KI-Agenten, die weitgehend selbstständig handeln - war haftet da eigentlich im Schadensfall? Eine aktuelle Analyse des europäischen Technologie-Thinktanks interface (vormals Stiftung Neue Verantwortung) schlägt eine fünfstufige Klassifikation von KI-Agenten vor, um Verantwortlichkeiten juristisch besser zu verorten. Entwickelt wurde das Modell in Kooperation mit dem Ada Lovelace Institute.
»2025 ist das Jahr der KI-Agenten«, zitiert die Studie einen OpenAI-Manager – ein Hinweis darauf, dass KI-Systeme nicht mehr nur Fragen beantworten, sondern aktiv in reale Prozesse eingreifen.

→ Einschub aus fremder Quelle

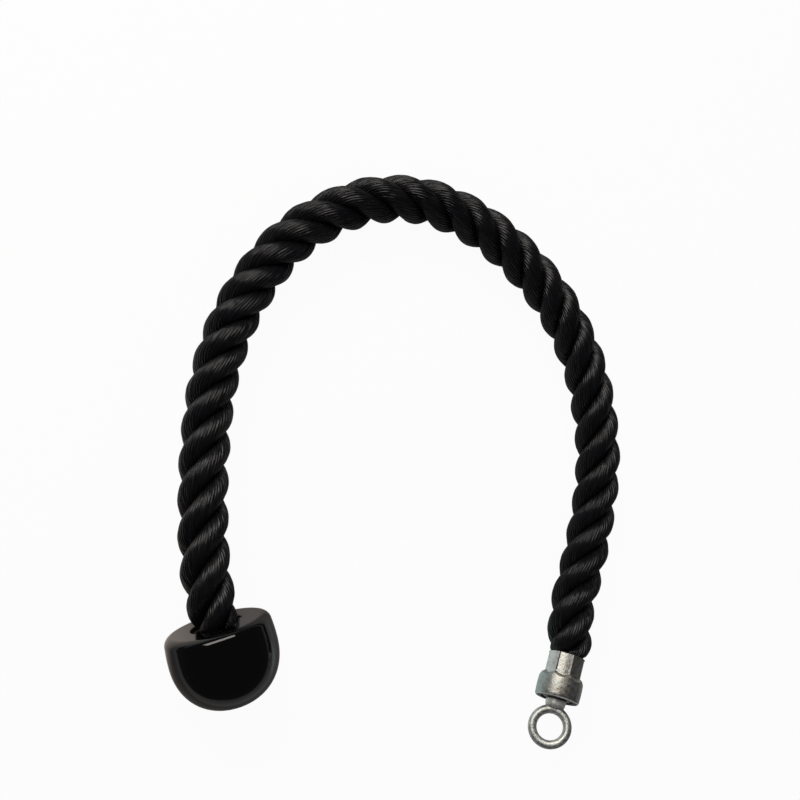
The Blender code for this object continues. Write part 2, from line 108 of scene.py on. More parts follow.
# Yarns on a strand, each some columns of points wide, which sway in depth along it
YARNS = 22
YARN_COLUMNS = 6
COLUMNS = YARNS * YARN_COLUMNS
YARN_TURNS_PER_LAY = -2.06
YARN_RELIEF = 0.00040
YARN_UNEVENNESS = 0.00036
YARN_SWAYS = [0.0085, 0.0130, 0.0210]
SWAY_SPREAD = (0.8, 1.25)
YARN_SEED = 5
YARN_MAP = "yarns"

# End cap
CAP_RADIUS = 0.0300
CAP_DEPTH = 0.0460
CAP_RIM_FILLET = 0.0050
CAP_RIM_DRAFT = 0.0006
CAP_WIDEST_AT = 0.0150
DRAFT_STEPS = 5
DOME_POWER = 2.2
DOME_STEPS = 36
CAP_BORE_RADIUS = 0.0142
CAP_BORE_DEPTH = 0.0315
CAP_BORE_CHAMFER = 0.001
CAP_MOUTH_EDGE = 0.0006
CAP_FACE_MARGIN = 0.0003
CAP_SIDES = 160
COLLAR_LENGTH = 0.0060
COLLAR_INSIDE = 0.0119
COLLAR_OUTSIDE = 0.0139
COLLAR_CHAMFER = 0.0008
COLLAR_EDGE = 0.00015
COLLAR_SIDES = 128
TAB_ANGLES = [math.radians(angle) for angle in (45, 165, 285)]
TAB_WIDTH = 0.0140
TAB_ROOT_RADIUS = 0.0152
TAB_TIP_RADIUS = 0.0122
TAB_FRONT = 0.0005
TAB_BACK = 0.0019

# Ferrule
FERRULE_LENGTH = 0.0268
FERRULE_SIDES = 192
BARREL_LENGTH = 0.0130
BARREL_INSIDE = 0.0099
BARREL_RADIUS = 0.0112
BARREL_EDGE = 0.0004
BARREL_ROWS = 12
CUP_RADIUS = 0.0132
CUP_INSIDE = 0.0119
CUP_BULGE = 0.0003
CUP_ROWS = 12
CRIMPS = 8
CRIMP_TURN = math.radians(31)
CRIMP_DEPTH = 0.0005
CRIMP_POWER = 4
SCALLOP_HEIGHT = 0.0016
SCALLOP_POWER = 2
SHOULDER_RUN = 0.0021
SHOULDER_ROWS = 18
LIP = 0.0013
LIP_INSIDE = 0.0098
LIP_FILLET = 0.0011
LIP_INNER_FILLET = 0.0005
SEAM_WIDTH = 0.0007
SLIT_REACH = 0.006
SLIT_OVERSHOOT = 0.002
NEAR = 1e-5

# Disc and eye, which turn past each other with a running gap
RUNNING_GAP = 0.0003
DISC_FRONT = 0.0016
DISC_THICKNESS = 0.0020
DISC_BOSS_HEIGHT = 0.0010
DISC_BOSS_EDGE = 0.0004
DISC_GROOVE = 0.0014
DISC_SIDES = 128
EYE_ROLL = math.radians(31)
EYE_SIDES = 96
SHANK_RADIUS = 0.0040
SHANK_END = 0.0118
SHANK_CHAMFER = 0.0006
NECK_LENGTH = 0.0035
NECK_RADIUS = 0.0062
NECK_CHAMFER = 0.0003
NECK_WAIST = 0.0059
NECK_STRAIGHT_TO = 0.25
NECK_WAIST_FROM = 0.9
NECK_CROWN = [(0.0005, 0.0012), (NECK_WAIST / 2, 0.0020), (NECK_WAIST, 0.0024)]
RING_HOLE_RADIUS = 0.0078
RING_WIRE_RADIUS = 0.0025
RING_SIDES = (160, 40)
MELT_ALLOWANCE = 0.00010
MELT_VOXEL = 0.00022
MELT_SMOOTHINGS = 4

# Marks on the zinc, as shares, with the places and widths of their marks: painted cool light and an
# even tone, painted shade, and painted light, painted highlights and wear
# Painted cool light on one side of the ferrule, most on the barrel, and the zinc's even tone
COOL_LIGHT_SIDE = math.radians(110)
COOL_FROM = 0.3
COOL_FADE = 0.5
TONE_SHIFT = -0.2
COOL_LIGHT_ON_BARREL = 0.6
COOL_LIGHT_ON_CUP = 0.4
TONE_OF_EYE = 0.05
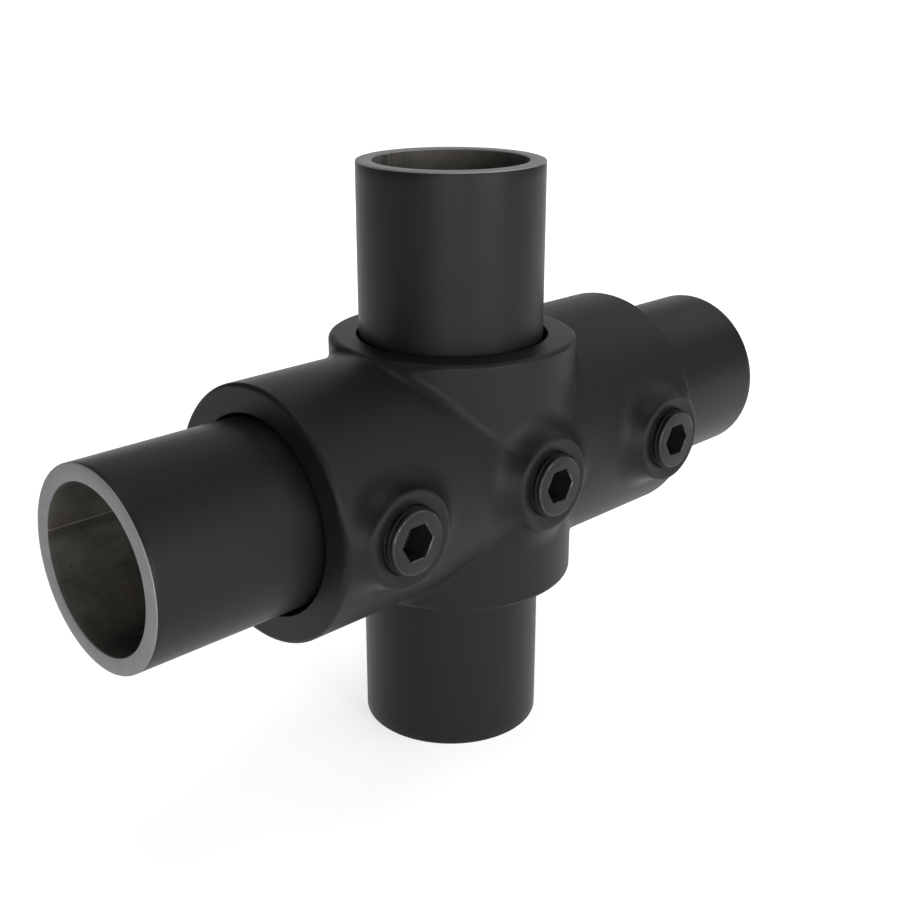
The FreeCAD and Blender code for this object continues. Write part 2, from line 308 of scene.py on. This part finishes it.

Beispiele reichen von Terminplanung über Code-Erstellung bis hin zur Steuerung logistischer Abläufe. Doch was passiert, wenn dabei ein Schaden entsteht?
Orientierung bietet laut der Studie das britische Verkehrsrecht. Dort regelt der Automated Vehicles Act 2024, dass mit steigendem Autonomiegrad die Haftung schrittweise vom Menschen auf Hersteller und Softwareanbieter übergeht. Dieses Prinzip will das Autorenteam auf KI-Agenten übertragen.

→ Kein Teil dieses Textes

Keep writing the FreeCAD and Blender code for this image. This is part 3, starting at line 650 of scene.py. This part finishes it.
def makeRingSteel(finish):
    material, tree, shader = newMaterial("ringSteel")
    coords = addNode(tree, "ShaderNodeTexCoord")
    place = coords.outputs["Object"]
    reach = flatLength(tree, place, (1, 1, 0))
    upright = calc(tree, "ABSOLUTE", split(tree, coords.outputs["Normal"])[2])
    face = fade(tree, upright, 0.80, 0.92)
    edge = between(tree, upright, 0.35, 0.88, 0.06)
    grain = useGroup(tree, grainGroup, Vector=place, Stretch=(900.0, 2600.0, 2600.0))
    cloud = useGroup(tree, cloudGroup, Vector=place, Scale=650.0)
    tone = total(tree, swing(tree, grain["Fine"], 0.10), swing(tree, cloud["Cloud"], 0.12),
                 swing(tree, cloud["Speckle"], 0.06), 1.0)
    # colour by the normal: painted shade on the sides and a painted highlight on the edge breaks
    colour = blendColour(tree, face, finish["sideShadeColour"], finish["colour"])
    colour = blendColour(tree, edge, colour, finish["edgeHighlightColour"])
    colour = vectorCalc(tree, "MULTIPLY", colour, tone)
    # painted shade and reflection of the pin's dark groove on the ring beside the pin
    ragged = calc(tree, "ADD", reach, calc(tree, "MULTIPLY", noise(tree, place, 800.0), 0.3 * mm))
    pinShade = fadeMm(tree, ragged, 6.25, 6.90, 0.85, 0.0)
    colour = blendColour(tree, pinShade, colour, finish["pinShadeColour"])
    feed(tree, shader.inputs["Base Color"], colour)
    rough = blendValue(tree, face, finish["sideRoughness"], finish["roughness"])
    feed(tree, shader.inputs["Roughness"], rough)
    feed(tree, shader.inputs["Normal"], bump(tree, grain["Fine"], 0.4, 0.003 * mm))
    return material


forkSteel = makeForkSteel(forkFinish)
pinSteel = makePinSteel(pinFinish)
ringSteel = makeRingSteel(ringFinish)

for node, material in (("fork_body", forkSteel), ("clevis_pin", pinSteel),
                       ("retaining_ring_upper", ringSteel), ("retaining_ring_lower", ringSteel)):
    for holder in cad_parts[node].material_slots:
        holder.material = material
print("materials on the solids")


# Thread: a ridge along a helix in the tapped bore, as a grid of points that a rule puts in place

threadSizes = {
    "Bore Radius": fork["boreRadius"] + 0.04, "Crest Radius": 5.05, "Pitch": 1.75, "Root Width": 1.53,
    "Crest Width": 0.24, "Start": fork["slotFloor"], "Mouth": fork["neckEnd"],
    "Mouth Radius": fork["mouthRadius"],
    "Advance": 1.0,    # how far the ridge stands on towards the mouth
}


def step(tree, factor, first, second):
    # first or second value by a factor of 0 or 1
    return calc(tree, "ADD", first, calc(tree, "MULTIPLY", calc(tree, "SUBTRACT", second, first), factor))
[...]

Die vorgeschlagenen fünf Autonomiestufen reichen von einfach assistierenden Systemen (Stufe 1), bei denen Nutzer die Kontrolle behalten, bis hin zu vollständig autonomen Agenten (Stufe 5), die weitgehend unabhängig agieren. Ab Stufe 3 beginnt ein Übergangsbereich, in dem die Verantwortung graduell von den Anwendern zu den Entwicklern wandert.

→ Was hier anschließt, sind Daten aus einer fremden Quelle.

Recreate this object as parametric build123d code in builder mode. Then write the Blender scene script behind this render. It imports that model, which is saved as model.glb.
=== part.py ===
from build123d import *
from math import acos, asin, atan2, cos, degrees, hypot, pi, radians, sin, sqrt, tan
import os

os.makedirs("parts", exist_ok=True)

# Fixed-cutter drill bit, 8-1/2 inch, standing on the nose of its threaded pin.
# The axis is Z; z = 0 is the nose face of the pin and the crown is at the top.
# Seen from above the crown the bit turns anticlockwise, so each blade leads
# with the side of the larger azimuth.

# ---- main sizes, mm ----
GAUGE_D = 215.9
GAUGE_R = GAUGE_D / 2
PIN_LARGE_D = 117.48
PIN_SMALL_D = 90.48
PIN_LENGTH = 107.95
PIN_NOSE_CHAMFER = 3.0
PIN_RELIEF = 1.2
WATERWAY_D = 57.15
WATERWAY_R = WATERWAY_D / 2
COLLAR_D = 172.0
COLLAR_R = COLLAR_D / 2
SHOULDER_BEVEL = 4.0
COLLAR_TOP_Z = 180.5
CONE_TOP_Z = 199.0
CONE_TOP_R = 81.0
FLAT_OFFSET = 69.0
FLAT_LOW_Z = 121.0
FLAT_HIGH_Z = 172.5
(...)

„Wo die Kontrolle durch den Menschen sinkt, muss die rechtliche Verantwortung entsprechend neu verteilt werden“, so die Autor:innen.
Die Studie sieht in der Klassifikation ein Hilfsmittel für die Zuordnung von Pflichten entlang der KI-Wertschöpfungskette – von der Modellentwicklung bis zur Integration. In der Praxis würden Nutzer, Entwickler, Systemintegratoren und Infrastrukturbetreiber jeweils je nach Autonomiestufe haftungsrechtlich unterschiedlich in die Pflicht genommen.
Zu den empfohlenen Maßnahmen zählen:
Gleichzeitig soll das Modell einen innovationsfreundlichen Rahmen schaffen. Entwicklern biete es die Möglichkeit, gezielt Kontrollmechanismen zu integrieren – etwa Freigabeprozesse, Notabschaltungen oder Nachvollziehbarkeit von Entscheidungen –, um so regulatorischen Anforderungen frühzeitig zu entsprechen.
Die Klassifikation könne, so das Fazit, Gerichten, Regulierungsbehörden und auch Unternehmen helfen, „angemessene Sorgfaltspflichten“ im Sinne des Deliktrechts zu definieren – analog zu bestehenden Standards aus dem Produkthaftungs- oder Verkehrsrecht.
„Rechtliche Unklarheit ist kein Innovationsmotor“, heißt es dazu im Dokument. Vielmehr brauche es vorausschauende Konzepte, um Vertrauen und Rechtssicherheit für alle Beteiligten zu schaffen.